Neuroscientist Jeff Lichtman has been appointed dean of science, effective July 1, by Hopi Hoekstra, the Edgerley Family Dean of the Faculty of Arts and Sciences.

Lichtman, the Jeremy R. Knowles Professor of Molecular and Cellular Biology, is a pioneering experimental neuroscientist who uses electron microscopy and computational reconstruction to study neural connections in the mammalian brain. One of his major research goals is to generate a complete map of the brain’s complex connective pathways.

“I am thrilled to welcome Jeff into this new role and to have him advancing the extraordinary possibilities of our academic community,” Hoekstra said in a message to the FAS community.

A member of the faculty since 2004, Lichtman said his strong desire for a prosperous and growth-oriented science enterprise at Harvard, as well as his personal and professional commitment to the institution, drove his decision to take the leadership role.

“I’m grateful for the opportunity,” he said. “Obviously it is a great challenge, but I like hard work.”

Lichtman was a founding affiliate of the Center for Brain Science, a University-wide coalition of researchers seeking new insights into neural circuits and how they translate to thought and behavior. Among Lichtman’s research interests is studying how mammalian brains are rewired during postnatal learning — the phenomenon that explains why the young often can learn complex tasks more quickly than adults.

Answering such questions led Lichtman and colleagues to develop visualization technologies for neural connections and for monitoring how they are altered over time. One of their inventions, the “Brainbow” method, uses fluorescent proteins in transgenic mouse brains to distinguish individual neurons from each other.
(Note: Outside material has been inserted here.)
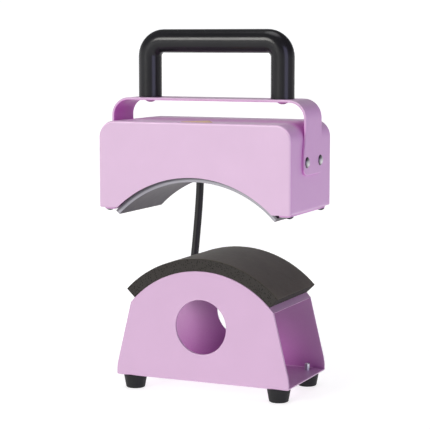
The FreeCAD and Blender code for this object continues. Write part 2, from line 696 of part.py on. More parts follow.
def control_board():
    """The circuit board behind the back wall."""
    low, high = BOARD_Z
    board = block((-BOARD_HALF_LENGTH, BOARD_Y[0], low), (BOARD_HALF_LENGTH, BOARD_Y[1], high))
    for x, z in [(side * STANDOFF_X, height) for side in (-1, 1) for height in STANDOFF_Z]:
        board = board.cut(rod(BOARD_SCREW_RADIUS, (x, BOARD_Y[0] - 1, z), 5, BACK))
    return board


def board_standoff(x, z):
    """A spacer welded to the back wall that carries the board."""
    wall = HEAD_HALF_DEPTH - HEAD_SHEET
    post = hexagon(5.5, (x, BOARD_Y[1], z), wall - BOARD_Y[1], BACK)
    return post.cut(rod(BOARD_SCREW_RADIUS, (x, BOARD_Y[1] - 1, z), 7, BACK))


def board_screw(x, z):
    """The small screw that holds the board on a spacer."""
    seat = (x, BOARD_Y[0], z)
    shank = rod(BOARD_SCREW_RADIUS, seat, BOARD_SCREW_LENGTH, BACK)
    return dome(*BOARD_SCREW_HEAD, seat, BACK * -1).fuse(shank).removeSplitter()


def tact_switch(x):
    """The switch under a button's stem."""
    y = BOARD_Y[1]
    top = y + SWITCH_HEIGHT
    plunger_radius, plunger_height = SWITCH_PLUNGER
    half = SWITCH_HALF
    body = block((x - half, y, CONTROL_Z - half), (x + half, top, CONTROL_Z + half))
    return body.fuse(rod(plunger_radius, (x, top, CONTROL_Z), plunger_height, BACK)).removeSplitter()


def relay():
    """The switching relay on the front of the board."""
    return rounded_edges(block(RELAY_LOW, RELAY_HIGH), SOFT_EDGE, lambda edge: edge.BoundBox.YLength > 5)


def terminal_block():
    """The screw terminals that the mains cores go into."""
    body = block(TERMINAL_LOW, TERMINAL_HIGH)
    radius, y, z, pitch = TERMINAL_SCREW
    middle = (TERMINAL_LOW[0] + TERMINAL_HIGH[0]) / 2
    for step in (-1, 0, 1):
        body = body.cut(rod(radius, (middle + pitch * step, y, z), 6, UP))
    return body


def earth_stud():
    """The welded stud that earths the casing."""
    length = HEAD_HALF_DEPTH - HEAD_SHEET - EARTH_STUD_Y
    return rod(STUD_RADIUS, (EARTH_X, EARTH_STUD_Y, EARTH_Z), length, BACK)


def earth_nut():
    """The nut on the earth stud."""
    across_flats, height = M4_NUT
    seat = (EARTH_X, EARTH_NUT_Y, EARTH_Z)
    return hexagon(across_flats, seat, height, BACK).cut(rod(STUD_RADIUS, seat, height, BACK))


# ---- Mains lead
def strain_relief():
    """The tapered boot around the lead, snapped into the back wall."""
    x = EXIT_X - HEAD_X
    wall = HEAD_HALF_DEPTH - HEAD_SHEET
    inner = rod(8.5, (x, wall - 3, EXIT_Z), 3, BACK)
    neck = rod(7.0, (x, wall, EXIT_Z), HEAD_SHEET, BACK)
    collar = rod(9.0, (x, HEAD_HALF_DEPTH, EXIT_Z), 2.5, BACK)
    collar = rounded_edges(collar, 0.8, lambda edge: edge.BoundBox.YMin > HEAD_HALF_DEPTH + 2)
    boot_start = HEAD_HALF_DEPTH + 2.5
    boot = cone(6.8, 5.1, (x, boot_start, EXIT_Z), EXIT_Y - boot_start, BACK)
    relief = inner.fuse([neck, collar, boot]).removeSplitter()
    groove_count = 5
    for step in range(groove_count):
        y = boot_start + 3.0 + 3.9 * step
        ring = rod(9.5, (x, y, EXIT_Z), 1.4, BACK).cut(rod(4.85, (x, y, EXIT_Z), 1.4, BACK))
        relief = relief.cut(ring)
    return relief.cut(rod(CORD_DIAMETER / 2, (x, 0, EXIT_Z), FAR, BACK))


def power_cord_inner():
    """The lead's sheathed end inside the strain relief."""
    return rod(CORD_DIAMETER / 2, (EXIT_X - HEAD_X, SHEATH_END_Y, EXIT_Z), EXIT_Y - SHEATH_END_Y, BACK)


def core(points):
    """One insulated core or lead inside the head."""
    return tube(points, CORE_DIAMETER)


def above_clamp(x, y, rise):
    """A place straight out from the clamp sheet's curved back."""
    radius = CLAMP_RADII[1]
    turn = math.asin(x / radius)
    return (radius + rise) * math.sin(turn), y, HEAD_ARCH_AXIS_Z + (radius + rise) * math.cos(turn)


def coil_centre():
    """The coil's middle: square to the lead where it joins the coil."""
    last = Vector(*CORD_ROUTE[-1])
    heading = last.sub(Vector(*CORD_ROUTE[-2]))
    heading.z = 0
    heading.normalize()
    turn_radius = COIL_OUTER_RADIUS - CORD_DIAMETER / 2
    return Vector(last.x - heading.y * turn_radius, last.y + heading.x * turn_radius, 0)


def ring_section(grow):
    """The coil's section, grown on all sides, ready to be turned about the coil's axis."""
    corners = [(COIL_INNER_RADIUS - grow, COIL_LIFT - grow, 3.4 + grow),
               (COIL_OUTER_RADIUS + grow, COIL_LIFT - grow, 3.4 + grow),
               (COIL_OUTER_RADIUS + grow, COIL_LIFT + COIL_HEIGHT + grow, 3.4 + grow),
               (COIL_INNER_RADIUS - grow, COIL_LIFT + COIL_HEIGHT + grow, 3.4 + grow)]
    return Part.Face(outline(corners, facing(0)))


def power_cord_coil():
    """The wound length as one ring."""
    ring = ring_section(0).revolve(Vector(0, 0, 0), UP, 360)
    ring.translate(coil_centre())
    return ring


def cord_tie():
    """The band that holds the coil together."""
    band = ring_section(COIL_LIFT).revolve(Vector(0, 0, 0), UP, TIE_WIDTH_ANGLE)
    band = band.cut(ring_section(0).revolve(Vector(0, 0, 0), UP, 360))
    band.rotate(Vector(0, 0, 0), UP, TIE_ANGLE)
    band.translate(coil_centre())
    return band


def tail_points():
    """The short stretch from the top of the coil to the plug."""
    centre = coil_centre()
    y = centre.y + COIL_OUTER_RADIUS - CORD_DIAMETER / 2
    z = COIL_LIFT + COIL_HEIGHT - CORD_DIAMETER / 2
    return [(centre.x - TAIL_START, y, z), (centre.x - TAIL_END, y, z)]


def plug_body():
    """The moulded plug and its tapered neck, lying on the surface."""
    x, y, z = tail_points()[-1]
    neck = cone(5.2, 8.0, (x, y, z), PLUG_RELIEF_LENGTH, ALONG * -1)
    start = x - PLUG_RELIEF_LENGTH + 1
    corners = [(y - PLUG_HALF_WIDTH, 0, 8), (y + PLUG_HALF_WIDTH, 0, 8), (y + PLUG_HALF_WIDTH, 2 * z, 8),
               (y - PLUG_HALF_WIDTH, 2 * z, 8)]
    body = prism(corners, sideways(start), ALONG * -(PLUG_BODY_LENGTH + 1))
    body = rounded_edges(body, 5.0, lambda edge: edge.BoundBox.XMin > start - 1e-4)
    body = rounded_edges(body, 1.0, lambda edge: edge.BoundBox.XMax < start - PLUG_BODY_LENGTH)
    return body.fuse(neck).removeSplitter()


def plug_face():
    """The middle of the plug's front."""
    x, y, z = tail_points()[-1]
    return x - PLUG_RELIEF_LENGTH - PLUG_BODY_LENGTH, y, z


def plug_blade(side):
    """One flat blade."""
    x, y, z = plug_face()
    middle = y + side * 6.35
    blade = block((x - BLADE_LENGTH, middle - 0.75, z + 0.5), (x, middle + 0.75, z + 6.85))
    return blade.cut(rod(1.6, (x - BLADE_LENGTH + 4, middle - 2, z + 3.7), 4, BACK))


def plug_ground_pin():
    """The round earth pin."""
    x, y, z = plug_face()
    pin = rod(2.38, (x, y, z - 7.0), GROUND_PIN_LENGTH, ALONG * -1)
    return rounded_edges(pin, 1.2, lambda edge: edge.BoundBox.XMax < x - GROUND_PIN_LENGTH + 1e-4)


# ---- All pieces, each in its own file
FOOT_NAMES = ["foot_front_left", "foot_rear_left", "foot_front_right", "foot_rear_right"]
foot_places = corners_of(FOOT_X, FOOT_Y)
stud_places = corners_of(STUD_X, STUD_Y)
cap_screw_places = corners_of(CAP_SCREW_X, CAP_SCREW_Y)
standoff_places = [(side * STANDOFF_X, height) for side in (-1, 1) for height in STANDOFF_Z]
sheath_x = EXIT_X - HEAD_X

pieces = {
    "base_shell": base_shell(),
    "base_arch_plate": base_arch_plate(),
    "foam_pad": foam_pad(),
    "foot_washers": group([foot_washer(x, y) for x, y in foot_places]),
    "foot_screws": group([foot_screw(x, y) for x, y in foot_places]),
    "power_cord": tube(CORD_ROUTE, CORD_DIAMETER),
    "power_cord_coil": power_cord_coil(),
    "cord_tie": cord_tie(),
    "power_cord_tail": tube(tail_points(), CORD_DIAMETER),
    "plug_body": plug_body(),
    "plug_blades": group([plug_blade(side) for side in (-1, 1)]),
    "plug_ground_pin": plug_ground_pin(),
}
for name, (x, y) in zip(FOOT_NAMES, foot_places):
    pieces[name] = foot(x, y)

head_pieces = {
    "housing": housing(),
    "end_cap_left": end_cap(-1),
    "end_cap_right": end_cap(1),
    "end_cap_screws": group([end_cap_screw(x, y) for x, y in cap_screw_places]),
    "heat_plate": heat_plate(),
    "heating_element": stack_layer(HEATER_RADII, STACK_HALF_DEPTH),
    "insulation_blanket": stack_layer(BLANKET_RADII, STACK_HALF_DEPTH),
    "clamp_sheet": stack_layer(CLAMP_RADII, STACK_HALF_DEPTH),
    "temperature_sensor": temperature_sensor(),
    "thermal_fuse": thermal_fuse(),
    "support_bracket_left": support_bracket(-1),
    "support_bracket_right": support_bracket(1),
    "support_studs": group([support_stud(x, y) for x, y in stud_places]),
    "stud_spacers": group([stud_spacer(x, y) for x, y in stud_places]),
    "stud_nuts": group([stud_nut(x, y) for x, y in stud_places]),
    "strap_bracket": strap_bracket(),
    "strap_rivets": group([strap_rivet(side, y) for side in (-1, 1) for y in (-RIVET_Y, RIVET_Y)]),
    "handle": handle(),
    "handle_inserts": group([handle_insert(x) for x in (-HANDLE_X, HANDLE_X)]),
    "handle_screws": group([handle_screw(x) for x in (-HANDLE_X, HANDLE_X)]),
    "top_label": top_label(),
    "control_panel": control_panel(),
    "power_button": button(BUTTON_X),
    "level_button": button(-BUTTON_X),
    "indicator_lenses": group([indicator_lens(step * LENS_SPACING) for step in (-1, 0, 1)]),
    "control_board": control_board(),
    "board_standoffs": group([board_standoff(x, z) for x, z in standoff_places]),
    "board_screws": group([board_screw(x, z) for x, z in standoff_places]),
    "tact_switches": group([tact_switch(x) for x in (-BUTTON_X, BUTTON_X)]),
    "relay": relay(),
    "terminal_block": terminal_block(),
    "earth_stud": earth_stud(),
    "earth_nut": earth_nut(),
    "strain_relief": strain_relief(),
    "power_cord_inner": power_cord_inner(),
    "live_core": core([(sheath_x - 2, SHEATH_END_Y, 220.6), (sheath_x - 2, 28, 220.6), (-66, 16.5, 222),
                       (-50, 20, 222.5), (-38, 33, 221.5), (TERMINAL_LOW[0], 33, 221.5)]),
    "neutral_core": core([(sheath_x + 2, SHEATH_END_Y, 220.6), (sheath_x + 2, 30, 220.6), (-63, 23.5, 217.5),
                          (-50, 24, 216.8), (-38, 32, 217.5), (TERMINAL_LOW[0], 32, 217.5)]),
    "earth_core": core([(sheath_x, SHEATH_END_Y, 224.2), (sheath_x, 28, 224.2), (-68, 19.5, 229),
                        (-58, 18, 235), (EARTH_X, 26, EARTH_Z), (EARTH_X, EARTH_STUD_Y, EARTH_Z)]),
    "heater_lead_front": core([(8, RELAY_LOW[1], 222), (8, 12, 222), (12, 1, 220), above_clamp(22, -12, 8),
                               above_clamp(22, -12, 0)]),
    "heater_lead_rear": core([(16, RELAY_LOW[1], 220), (16, 15, 220), (23, 9, 217), above_clamp(29, 8, 7),
                              above_clamp(29, 8, 0)]),
}
for name, shape in head_pieces.items():
    pieces[name] = in_head(shape)

for name, shape in pieces.items():
    shape.exportStep("parts/" + name + ".step")
    solids = shape.Solids
    state = "" if shape.isValid() and solids else "  NOT VALID"
    print(f"{name:24s} solids {len(solids)} volume {sum(solid.Volume for solid in solids):10.1f}{state}")

section_area = math.pi * CORD_DIAMETER ** 2 / 4
cord_length = path_of(CORD_ROUTE).Length
print("cord bends", [round(radius, 1) for radius in bend_radii(CORD_ROUTE)])
print("cord length", round(cord_length, 1), "volume over section times length",
      round(pieces["power_cord"].Volume / (section_area * cord_length), 4))
print("coil centre", coil_centre())
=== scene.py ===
import json
import math

import bpy
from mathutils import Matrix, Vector, noise


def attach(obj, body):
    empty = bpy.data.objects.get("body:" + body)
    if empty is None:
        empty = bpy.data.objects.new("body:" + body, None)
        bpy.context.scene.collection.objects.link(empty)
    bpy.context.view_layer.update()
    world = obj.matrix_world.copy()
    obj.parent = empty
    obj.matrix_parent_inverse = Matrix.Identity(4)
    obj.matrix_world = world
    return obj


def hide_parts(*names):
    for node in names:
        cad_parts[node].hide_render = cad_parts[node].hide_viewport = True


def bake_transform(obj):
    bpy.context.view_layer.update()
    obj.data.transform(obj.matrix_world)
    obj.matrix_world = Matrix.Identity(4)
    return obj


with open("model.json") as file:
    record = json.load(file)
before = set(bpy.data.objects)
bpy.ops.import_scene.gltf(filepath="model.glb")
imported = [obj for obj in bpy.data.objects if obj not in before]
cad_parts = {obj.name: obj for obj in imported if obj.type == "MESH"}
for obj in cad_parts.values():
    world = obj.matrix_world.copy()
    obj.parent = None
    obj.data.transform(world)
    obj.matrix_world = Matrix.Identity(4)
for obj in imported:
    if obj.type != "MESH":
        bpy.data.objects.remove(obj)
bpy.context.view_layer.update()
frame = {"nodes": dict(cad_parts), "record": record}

# Cap press: the pieces that replace the soft and flexible solids, the finishes of all the others, and the
# camera, lights and floor. Blender's units are metres, in the part's own frame.
MM = 0.001

# ---- Camera: where it stands, and its tilt and heading in degrees
CAMERA_PLACE = (0.574, -1.2895, 0.3265)
CAMERA_TILT = 83.38
CAMERA_HEADING = 24.25
CAMERA_LENS = 127.3

# ---- Lead: its diameter in metres, and its route in millimetres from the strain relief to the coil
CORD_DIAMETER = 0.008
CORD_ROUTE = [
    (-80.5, 75.8, 222.0),
    (-80.5, 95.2, 222.0),
    (-81.0, 113.3, 214.2),
    (-82.4, 127.2, 200.6),
    (-84.2, 134.8, 182.6),
    (-86.0, 136.0, 158.6),
    (-88.4, 134.6, 124.0),
    (-91.4, 131.4, 84.0),
    (-92.6, 127.6, 50.0),
    (-88.6, 121.2, 30.0),
    (-78.4, 110.0, 13.4),
    (-63.8, 95.2, 4.8),
    (-49.8, 81.2, 4.8),
]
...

Recently, Lichtman partnered with computational neuroscience colleagues at Google, MIT, Princeton, and elsewhere to focus on the watershed challenge of creating a synapse-level wiring diagram of an entire mammalian brain. In this and other work, he brings together researchers from the life and physical sciences as well as computer science and engineering. 

Beyond his own research program, Lichtman serves as faculty director of the Harvard Center for Biological Imaging and is on the steering committees of the Center for Brain Science, the Mind Brain Behavior Interfaculty Initiative, and the Harvard Brain Science Initiative. He is also director of undergraduate studies in neuroscience and chair of the curriculum committee of the Department of Molecular and Cellular Biology.

Lichtman came to Harvard after working for 30 years at Washington University in St. Louis, where he also did his M.D. and Ph.D. work (1980). He received his undergraduate degree from Bowdoin College.

He succeeds experimental physicist Christopher Stubbs, the Samuel C. Moncher Professor of Physics and of Astronomy, who assumed the role as dean in 2018 after an interim term. Stubbs will continue to have a leadership role in the FAS as special adviser on artificial intelligence to Hoekstra.

“Chris Stubbs has been an outspoken advocate for the division, a highly effective leader of FAS initiatives from pandemic scenario planning to pedagogical responses to AI, and a generous and collaborative partner to me in my time as dean,” Hoekstra said.

Lichtman also reflected on the changing landscape of scientific research and education in the age of instant, AI-generated answers. “Thinking about our educational mission, as dean, I’d like to explore not just how we can more effectively convey to our students the explosive growth in scientific knowledge, but also how can we better instill in them the essential importance of learning how to ask questions that don’t yet have satisfactory answers,” he said.